The pay packets for Canada’s executives inflated by 8% between 2015 and now. Worker wages have risen 0.5% - not even matching the rate of inflation. It’s getting so people can’t afford bread, let alone cake.
The inequality this breeds, as the research clearly shows, is bad for societies. The Spirit Level (2010) by Kate Pickett and Richard Wilkinson lays out the evidence for that. They correctly predicted the sort of disfunction that walks in the wake of inequality – the knife attacks in the UK, the rise of right-wing populism, the degradation of public services (and public servants), a steep rise in opioid addiction and suicides (the last two are related, I think).

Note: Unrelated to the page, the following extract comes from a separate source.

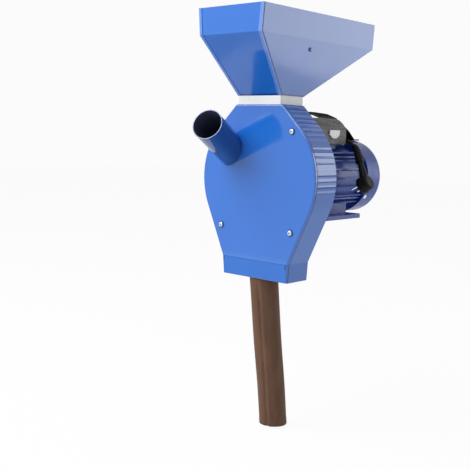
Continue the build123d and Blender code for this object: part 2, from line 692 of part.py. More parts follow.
def rotor_discs():
    """Two discs on a hub, with the holes for the hammer pins."""
    hub = disc(HUB_RADIUS, FRONT_DISC_Y, REAR_DISC_Y + DISC_THICKNESS + HUB_TAIL)
    hub += disc(DISC_RADIUS, FRONT_DISC_Y, FRONT_DISC_Y + DISC_THICKNESS)
    hub += disc(DISC_RADIUS, REAR_DISC_Y, REAR_DISC_Y + DISC_THICKNESS)
    hub -= disc(SHAFT_RADIUS, FRONT_DISC_Y - 1, REAR_DISC_Y + 2 * HUB_TAIL)
    for angle in hammer_angles():
        x, z = polar(PIN_CIRCLE, angle)
        hub -= disc(PIN_RADIUS, FRONT_DISC_Y - 1, REAR_DISC_Y + 2 * DISC_THICKNESS, x, z)
    return hub


def hammer_pins():
    """Pins through both discs, headed at both ends."""
    pins = []
    front = FRONT_DISC_Y - PIN_HEAD_THICKNESS
    back = REAR_DISC_Y + DISC_THICKNESS + PIN_HEAD_THICKNESS
    for angle in hammer_angles():
        x, z = polar(PIN_CIRCLE, angle)
        pin = disc(PIN_RADIUS, front, back, x, z)
        pin += disc(PIN_HEAD_RADIUS, front, FRONT_DISC_Y, x, z)
        pin += disc(PIN_HEAD_RADIUS, REAR_DISC_Y + DISC_THICKNESS, back, x, z)
        pins.append(pin)
    return group(pins)


def hammer_spacers():
    """Tubes on the pins that hold each hammer in its plane."""
    tubes = []
    first = FRONT_DISC_Y + DISC_THICKNESS
    for index, angle in enumerate(hammer_angles()):
        x, z = polar(PIN_CIRCLE, angle)
        front = hammer_front(index) - SIDE_CLEARANCE
        back = hammer_front(index) + HAMMER_THICKNESS + SIDE_CLEARANCE
        for start, end in ((first, front), (back, REAR_DISC_Y)):
            if end - start > 2 * SIDE_CLEARANCE:
                tubes.append(ring(SPACER_RADIUS, PIN_RADIUS, start, end, x, z))
    return group(tubes)


def hammer(index):
    """One swinging hammer, hanging from its pin."""
    x, z = polar(PIN_CIRCLE, hammer_angles()[index])
    front = hammer_front(index)
    back = front + HAMMER_THICKNESS
    half = HAMMER_WIDTH / 2
    bar = block((-half, half), (front, back), (-HAMMER_REACH, 0))
    bar = chamfer(bar.edges().filter_by(Axis.Y).sort_by(Axis.Z)[:2], HAMMER_CORNER)
    bar += disc(half, front, back)
    bar -= disc(PIN_RADIUS + RUNNING_CLEARANCE, front - 1, back + 1)
    return Pos(x, 0, z) * bar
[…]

But inequality is like global warming. Everyone knows its happening. Some of us feel its effects more than others. We might make a better effort to recycle and compost and donate, but both climate change and precarious work are endemic – bred into the bone of our economy.
Much of our economy depends on mining oil. It’s money for workers, more money for the C-suite and the stock holders they are beholden to. More money on making things that burn it – planes, trains and automobiles. Well, you know as well as I that oil won’t be allowed to stay in the ground. And that no, Mr Trudeau, you can’t talk like an environmentalist and build like an oil baron.
So too, you can’t offer employees low wages and few hours and then complain you can’t find workers who will stay in the job. In the long run that’s not how you grow an economy. It is, however, how you grow inequality.
No one should be surprised at a recent survey of employees conducted by our region’s Four County Labour Market Planning Board. It shows that the real unemployment rate is a lot higher than the figures coming out of Stats Canada. It also shows workers are willing to stay in a job if the skills they have are put to good use.
But – and these are the most revealing finding of the survey – the second most common reason workers give for leaving a job is unpredictable (precarious) hours. And the primary reason they quit is to escape harassment and bullying – the lack of respect shown by employers and supervisors.
Unlike money, disrespect is something that does trickle down. Just look at Rocco Rossi’s smiley-faced turd of a tweet.